Written By Elias Stimac
Your Host Dan Woren
Published: Saturday, August 1st, 2009

 

A speech is given before most stage performances and live events – turn off your cell phones and other devices. Sometimes the request is greeted with laughter, but it holds a very serious message: Don’t ruin the concentration of the actors or the enjoyment of your fellow audience members. During a stage performance, actors must also learn to ignore coughing, candy wrapper noise, and people talking in the audience.

Auditions and callbacks likewise present actors with potential distractions. The actors are nervous anyway because they don’t have the job yet, and they are sitting in a waiting room with lots of other people who want the same job. So maintaining a level of focus during those precious five minutes in front of the casting director can be difficult, especially when faced with receptionists, phones, and high levels of stress.

Then there is a whole other set of interruptions that could occur while filming a TV show in a studio or a feature film on location. Just imagine trying to act while surrounded by lots of moving camera equipment, stressed-out writers and directors, bustling crew members, curious onlookers and paparrazi, and you’ll get the picture.

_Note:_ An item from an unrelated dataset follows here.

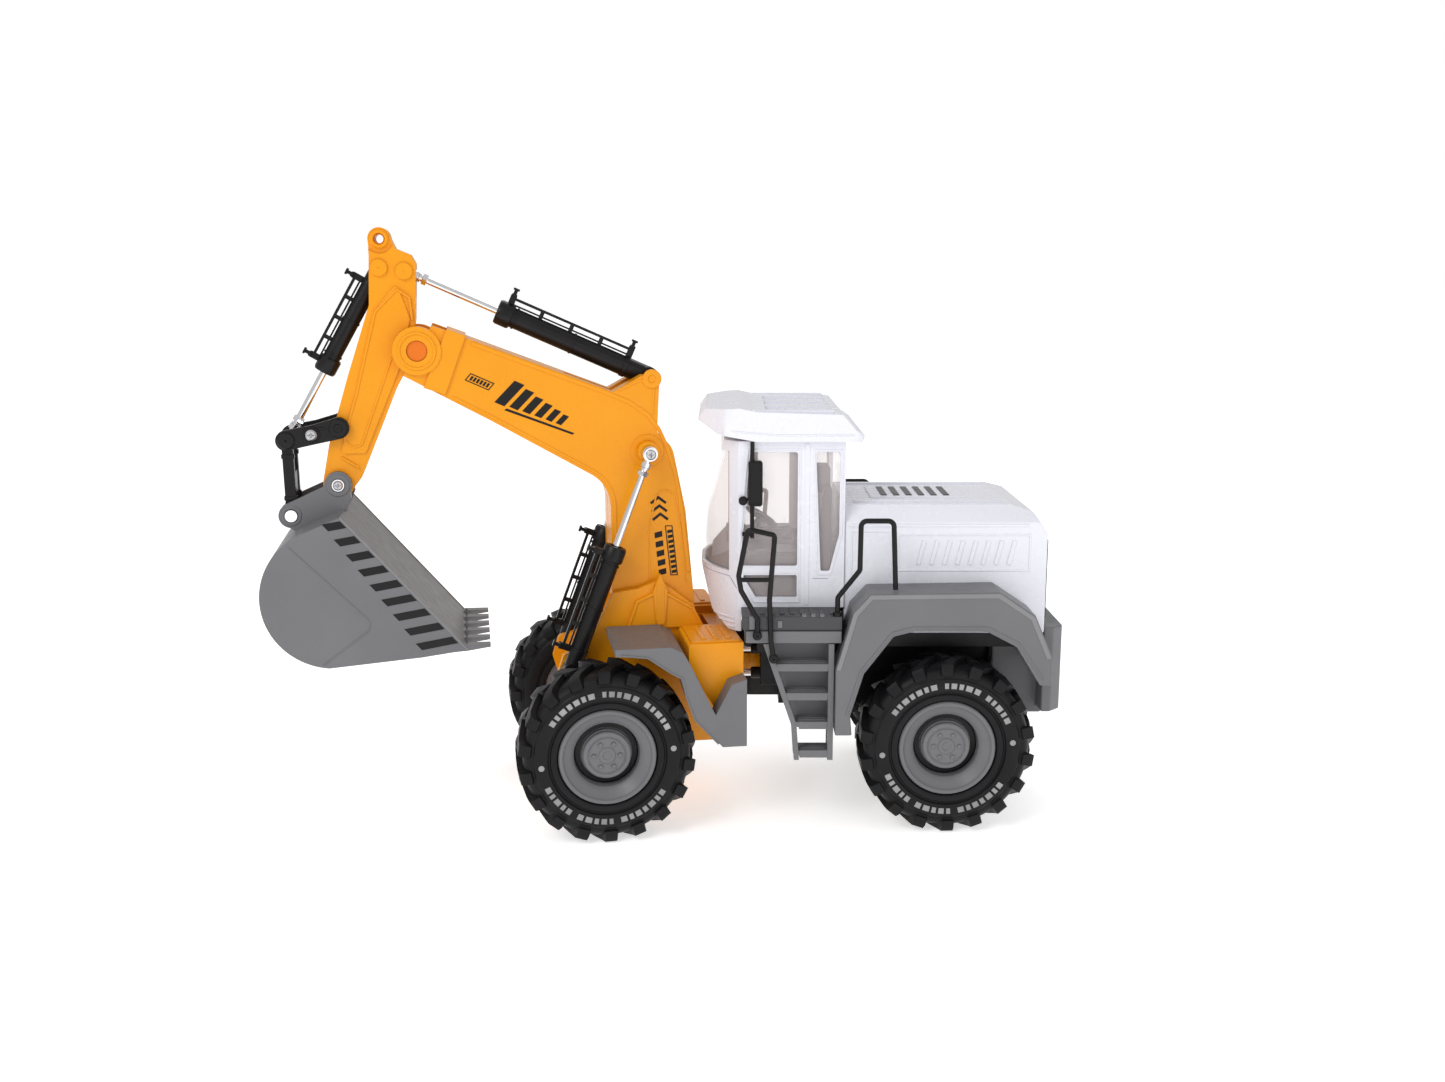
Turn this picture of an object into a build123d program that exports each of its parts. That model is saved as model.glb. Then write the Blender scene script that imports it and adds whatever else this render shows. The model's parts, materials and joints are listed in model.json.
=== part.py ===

Total concentration is needed for performers to maintain the reality of a scene no matter what may be happening around them. This is what is called the fourth wall – the imaginary boundary between actors and audience. You can’t drop your character and stop acting just because you hear a loud sound or noise. Building the fourth wall can be challenging, but when it’s done properly, it makes the theatre, TV, and film experience both believable and magical.

Here are a few suggestions to keep yourself focused:
— Practice lines and monologues with the TV or radio on
— Read a book or maintain a conversation in a busy location
— Don’t get sidetracked with worrying about who’s in the audience or audition room
— Once you get the part, research your character and develop a back story
— Know the time and place he or she lived in and learn to think as that person so you can stay in character even if disruptions occur
— Work on being relaxed and in the moment
— Videotape rehearsals, then watch it back and look for moments when you were distracted
— Do vocal and physical warm-ups before the audition or show
— Focus only on your scene partners during the performance
— Memorize all of the lines in the script … not just yours!